For now, the BDS campaign may be delaying taking a stance, but at some point in time, it will have to.

  • ANTONIO

    I have the solution. The solution has been around forever, but all manner of groups have their own saws to grind and keep muddying the waters.

    1.- Israel’s borders go back to 1967
    2.- Gaza is connected to the other side of Jordan via railway, tunnel, whatever.

    3.- Two states solution.
    4.- No right of return, but all Palestinians may live rent free in the occupied territory buildings now occupied by Israelis.

    5.- Each country signs nuclear free acts, has total sovereignty over their own territory.

  • subcomandante Felix

    Your so called “solution” only serves to further legitimize the illegal partition of Palestine and ethnic cleansing and theft of land by Zionist settlers – crimes against humanity.

    1. The U.N. (at the time a U.S. puppet organization) partition of Palestine was implemented to replace the Middle East colonial order with a state run by white-European men. The Nakba insured that the Zionist criminal regime would always be beholden to the U.S. for its existence and protection.

    2. The partition of Palestine was a continuation of the Nazi final solution by other means. The Western European governments did not want the surviving refugees to return and reclaim their property or file claims against them for their role in perpetrating and condoning the Holocaust.

    3. At the end of WWII, Palestine was occupied by Great Britain under a League of Nations mandate that required the self-determination of ALL the peoples living there. The partition and creation of the State of Israel were imposed on the Palestinian people in violation of their right to self-determination (another crime against humanity)

    4. One Palestine respecting the human rights of all people who live there now and those who were forcibly displaced by ethnic cleansing IS THE ONLY SOLUTION!

    P.S. With justice for those who have committed crimes and the victims of the partition.

  • squanto pilgrim

    What should be done with the 800,000 Jews who were expelled from their homes in Arab nations on 1948?

  • chetdude

    Well you could recognize that those were mainly voluntary migrants who were invited by the Zionist, Apartheid government of Israel to head for Israel after 1948 so they could be used as shock troops to push out the native population and “settle” in the rest of Palestine.

    Or that the catalyst for those migrants was giving the Zionist terrorists the Apartheid State of Israel carved out of Palestine.

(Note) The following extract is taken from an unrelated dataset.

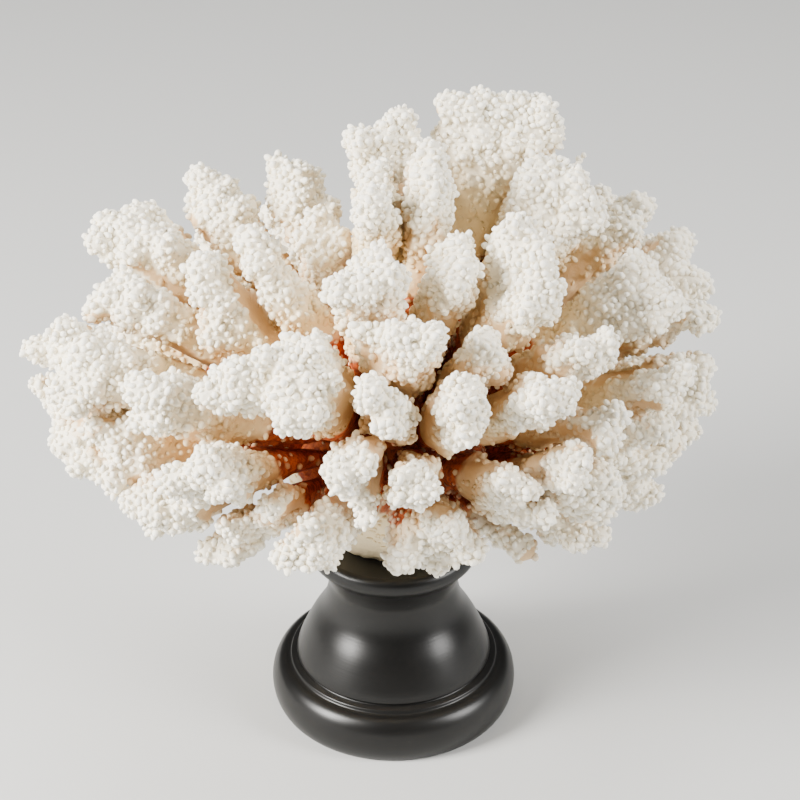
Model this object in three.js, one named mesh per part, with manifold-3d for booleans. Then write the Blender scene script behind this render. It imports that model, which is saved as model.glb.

    Or is that just too much Truth for ya’?

  • chetdude

    Alas, any “solution” to the Zionist Apartheid State of Israel and its brutal occupation of Palestine must begin in Washington, DC.

  • Derek Skinner

    To devise a solution you have to understand what caused the problem. To do this you have to read the Torah. Written 2500 years ago which lays out the Plan which is being implemented today. Chapters Genesis, Exodus and Leviticus should be enough. They repeat over and over The god Yahweh’s covenants with the Jewish people.
    As long as the People revere only Yahweh and have their male children circumcised, then Yahweh would treat the People as special, their seed would multiply as the dust of the earth and the sands of the shore and he would give them the land of the Canaanites, a land of milk and honey that stretches from the River Nile to the River Euphrates.
    This essentially covers Palestine, Jordan, Syria and Lebanon with Iraq thrown in for good measure and some oil.
    The Plan is being implemented as Israel uses the USA to carry it out.
    It will take more than a one state Palestine/Israel to solve this one. I don’t have a solution.

  • dan

    Sorry but I disagree with all these comments. The only truly just solution is in the article above!

  • Vera Gottlieb

    And what should be done about the 700,000+ Palestinians displaced by israel? And what about the 400+ villages that were burnt at that time? Only the Jewish suffering counts – Palestinians be damned?

  • Vera Gottlieb

    A one-state solution will never work – there is much too much animosity on both sides. And racism plays a major role too.